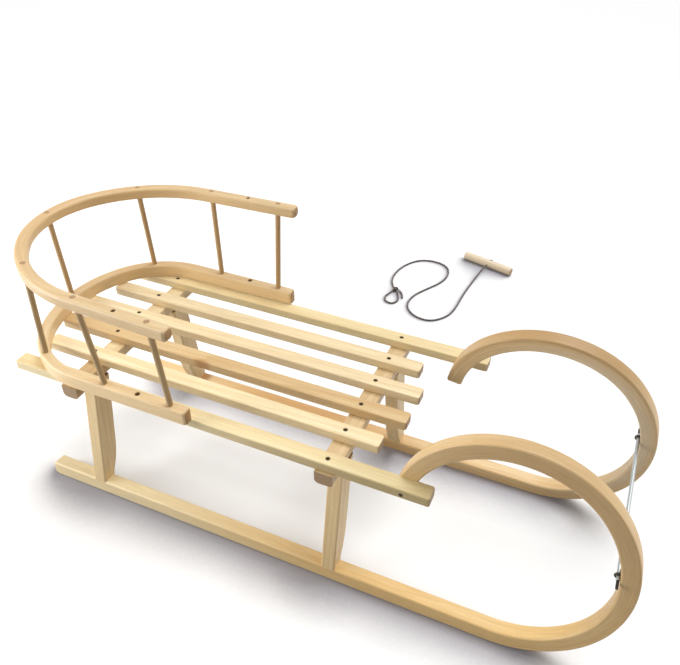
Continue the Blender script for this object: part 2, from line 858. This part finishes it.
@dataclass(frozen=True)
class ScrewHead:
    """A countersunk or domed screw head with a cross recess, turned as a polar grid.

    The cross has arms twice slot_half wide that reach slot_reach from the middle, and its walls
    and ends slope over the two eases.
    """

    radius: float = 3.8
    dome: float = 0.35
    recess: float = 0.9
    slot_half: float = 0.62
    slot_reach: float = 2.1
    wall_ease: float = 0.25
    end_ease: float = 0.4
    skirt: float = 1.4
    rings: int = 12
    around: int = 32

    def arm(self, narrow: np.ndarray, long: np.ndarray) -> np.ndarray:
        """One arm of the cross: 1 in its middle, easing to 0 at its sides and ends."""
        walls = np.clip((self.slot_half - np.abs(narrow)) / self.wall_ease, 0, 1)
        return walls * np.clip((self.slot_reach - np.abs(long)) / self.end_ease, 0, 1)

    def surface(self, centre: Triple, axis: Triple) -> Surface:
        """Work out the head.

        The height over the polar grid is the dome times one less the share of the radius squared,
        less the recess where the point lies within the cross. A last ring drops by the skirt.

        Args:
            centre: Middle of the head's seat, in millimetres.
            axis: The way it faces.

        Returns:
            The head's surface.
        """
        z = np.array(axis, float)
        x = unit(np.cross(z, UP if abs(z[2]) < 0.9 else (0.0, 1.0, 0.0)))
        share = np.linspace(0.02, 1.0, self.rings)[:, None]
        angle = np.linspace(0.0, CIRCLE, self.around, endpoint=False)
        u, v = share * self.radius * np.cos(angle), share * self.radius * np.sin(angle)
        cross = np.maximum(self.arm(u, v), self.arm(v, u))
        height = self.dome * (1 - share**2) - self.recess * cross
        local = np.stack([u, v, height], -1)
        rim = local[-1:] * (1.0, 1.0, 0.0) - (0.0, 0.0, self.skirt)
        points = np.array(centre) + np.concatenate([local, rim]) @ np.array([x, np.cross(z, x), z])
        around = np.roll(points, -1, 1) - np.roll(points, 1, 1)
        normals = unit(np.cross(np.gradient(points, axis=0), around))
        flat = points.reshape(-1, 3) * MM
        bare = np.zeros(len(flat))
        return Surface.closed(points * MM, normals, flat, bare, flat[:, :2], True)


@dataclass
class Runners:
    """The two runners, each one bent bar that curls up into a horn and leans inwards."""

    depth: float = 28.0
    width: float = 28.0
    rear_x: float = -515.5
    bend_x: float = 373.0
    sole_outer_y: float = 184.7
    cant: float = math.atan(0.10)
    bends: tuple[Pair, ...] = ((189.0, 69.0), (217.0, 61.0), (186.0, 98.0), (173.0, 34.5))
    edge: float = 4.0
    ends: tuple[float, float, float, float] = (11.0, 5.0, 5.0, 5.0)
    # The right runner is palest at its heel, golden further on and browner in its horn. The left
    # one is brown under the seat, with one knot, and its horn is pale inside and brown outside.
    pale_heel: tuple[Patch, ...] = (
        Patch((0.10, 0.0), (0.62, 0.12), 0.75, "#f6e3b6"),
        Patch((1.38, 0.014), (0.40, 0.10), 0.4, "#b08a58"),
        Patch((0.78, 0.0), (0.62, 0.12), 0.35, "#ecbf6c"),
    )
    brown_heart: tuple[Patch, ...] = (
        Patch((0.40, 0.014), (0.34, 0.06), 0.75, "#bd8742"),
        Patch((0.135, 0.026), (0.022, 0.012), 0.8, "#9a6128"),
        Patch((1.30, 0.020), (0.45, 0.018), 0.5, "#ecdcc2"),
        Patch((1.48, -0.003), (0.34, 0.012), 0.75, "#a57d48"),
    )

    def surface(self) -> Surface:
        """Work out the right runner: its bar, with the sole planed level at the ground.

        Returns:
            The runner's surface.
        """
        runs = [(self.bend_x - self.rear_x, math.inf), *(arc(*bend) for bend in self.bends)]
        made = Bar(
            CentreLine((self.rear_x, 0.0), 0.0, runs),
            (0.0, self.depth),
            (-self.width, 0.0),
            (self.edge, self.edge),
            self.ends,
            origin=(0.0, -self.sole_outer_y, 0.0),
            z_dir=(0.0, -math.cos(self.cant), math.sin(self.cant)),
        ).surface()
        below = made.points[:, 2] < 1e-6
        made.points[below, 2] = 0.0
        made.normals[below] = (0.0, 0.0, -1.0)
        return made

    def build(self) -> None:
        """Build both runners."""
        right = self.surface()
        for side, made, patches, seed in (
            ("right", right, self.pale_heel, (0.31, 0.052, 0.031)),
            ("left", right.mirrored(), self.brown_heart, (1.87, 0.061, -0.044)),
        ):
            wood = replace(BENT_BEECH, patches=patches).material(f"runner_{side}", seed)
            made.build(f"runner_{side}_horn", wood, "bent_beech", f"runner_{side}")


@dataclass(frozen=True)
class Plank:
    """One straight bar of the seat, with its place in the sawn board."""

    name: str
    y: float
    rear_x: float
    front_x: float
    corner: float
    finish: LacqueredWood
    seed: Triple


@dataclass
class Seat:
    """Two side rails and four slats, screwed down on the crossbars."""

    top_z: float = 289.0
    thickness: float = 16.5
    width: float = 28.5
    edges: Pair = (0.5, 2.5)
    rail_y: float = 168.0
    outer_y: float = 99.6
    inner_y: float = 33.2
    # Rear end, front end and radius of the end corners.
    rail: Triple = (-525.5, 256.0, 4.0)
    outer: Triple = (-513.0, 150.0, 5.0)
    inner: Triple = (-535.0, 172.0, 5.0)
    screw_x: Pair = (87.0, -413.0)
    hole_radius: float = 4.2
    hole_depth: float = 2.4
    head: ScrewHead = ScrewHead()
    head_below: float = 1.3
    # The screw in a rail's outer side that holds the horn: its station, and how far below the top.
    horn_head: ScrewHead = ScrewHead(3.6, 1.1, 0.8)
    horn_screw: Pair = (211.5, 10.0)
    # The right rail is browner along its outer side, and khaki towards its front end. The slat
    # beside the middle has one small knot in its side.
    edge_heart: tuple[Patch, ...] = (
        Patch((0.80, 0.0), (0.24, 0.05), 0.6, "#c0ad7a"),
        Patch((0.66, -0.0175), (0.42, 0.0075), 0.75, "#a58c58"),
    )
    knot: tuple[Patch, ...] = (Patch((0.317, -0.0155), (0.024, 0.010), 0.75, "#ab7636"),)

    def planks(self) -> tuple[Plank, ...]:
        """Lay out the bars: the right and left rail, and the slats from right to left.

        Returns:
            The six bars.
        """
        y, outer_y, inner_y = self.rail_y, self.outer_y, self.inner_y
        hearted = replace(RAIL_ASH, patches=self.edge_heart)
        knotted = replace(SLAT_TAN, patches=self.knot)
        return (
            Plank("rail_right", -y, *self.rail, hearted, (0.0, 0.047, 0.035)),
            Plank("rail_left", y, *self.rail, RAIL_ASH, (2.4, 0.063, -0.028)),
            Plank("slat_right_outer", -outer_y, *self.outer, SLAT_ASH, (4.1, 0.071, 0.022)),
            Plank("slat_right_inner", -inner_y, *self.inner, knotted, (5.3, 0.034, 0.041)),
            Plank("slat_left_inner", inner_y, *self.inner, SLAT_PALE, (7.7, 0.058, -0.037)),
            Plank("slat_left_outer", outer_y, *self.outer, SLAT_PALE, (9.2, 0.044, 0.053)),
        )

    def build(self) -> None:
        """Build the bars with their countersunk screws, and the screws that hold the horns."""
        heads = []
        half, seat_z = self.width / 2, self.top_z - self.head_below
        for plank in self.planks():
            rear = plank.rear_x
            made = Bar(
                CentreLine((rear, plank.y), 0.0, [(plank.front_x - rear, math.inf)]),
                (-half, half),
                (self.top_z - self.thickness, self.top_z),
                self.edges,
                (plank.corner,) * 4,
                step=20.0,
                dimples=tuple(
                    Dimple(x - rear, self.hole_radius, self.hole_depth) for x in self.screw_x
                ),
            ).surface()
            wood = plank.finish.material(plank.name, plank.seed)
            made.build(f"{plank.name}_plank", wood, "seat_wood", plank.name)
            heads += [self.head.surface((x, plank.y, seat_z), UP) for x in self.screw_x]
        horn_x, below = self.horn_screw
        for side in (-1, 1):
            centre = (horn_x, side * (self.rail_y + half), self.top_z - below)
            heads.append(self.horn_head.surface(centre, (0, side, 0)))
        Surface.joined(heads).build("seat_screws", SCREW_STEEL.material(), "steel")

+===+

● Requirement: Print, please, the lines above from the very first through the one that holds "around: int = 32", both included, word for word and with nothing else.

● Output:
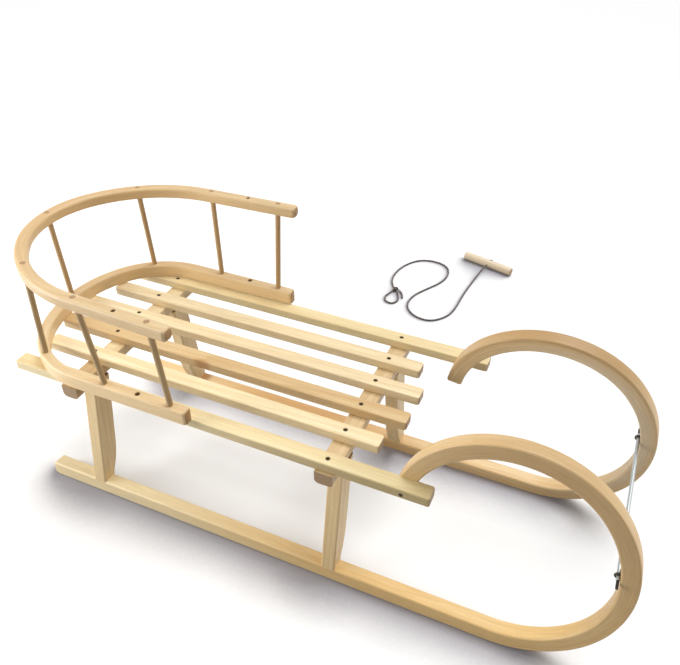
Continue the Blender script for this object: part 2, from line 858. This part finishes it.
@dataclass(frozen=True)
class ScrewHead:
    """A countersunk or domed screw head with a cross recess, turned as a polar grid.

    The cross has arms twice slot_half wide that reach slot_reach from the middle, and its walls
    and ends slope over the two eases.
    """

    radius: float = 3.8
    dome: float = 0.35
    recess: float = 0.9
    slot_half: float = 0.62
    slot_reach: float = 2.1
    wall_ease: float = 0.25
    end_ease: float = 0.4
    skirt: float = 1.4
    rings: int = 12
    around: int = 32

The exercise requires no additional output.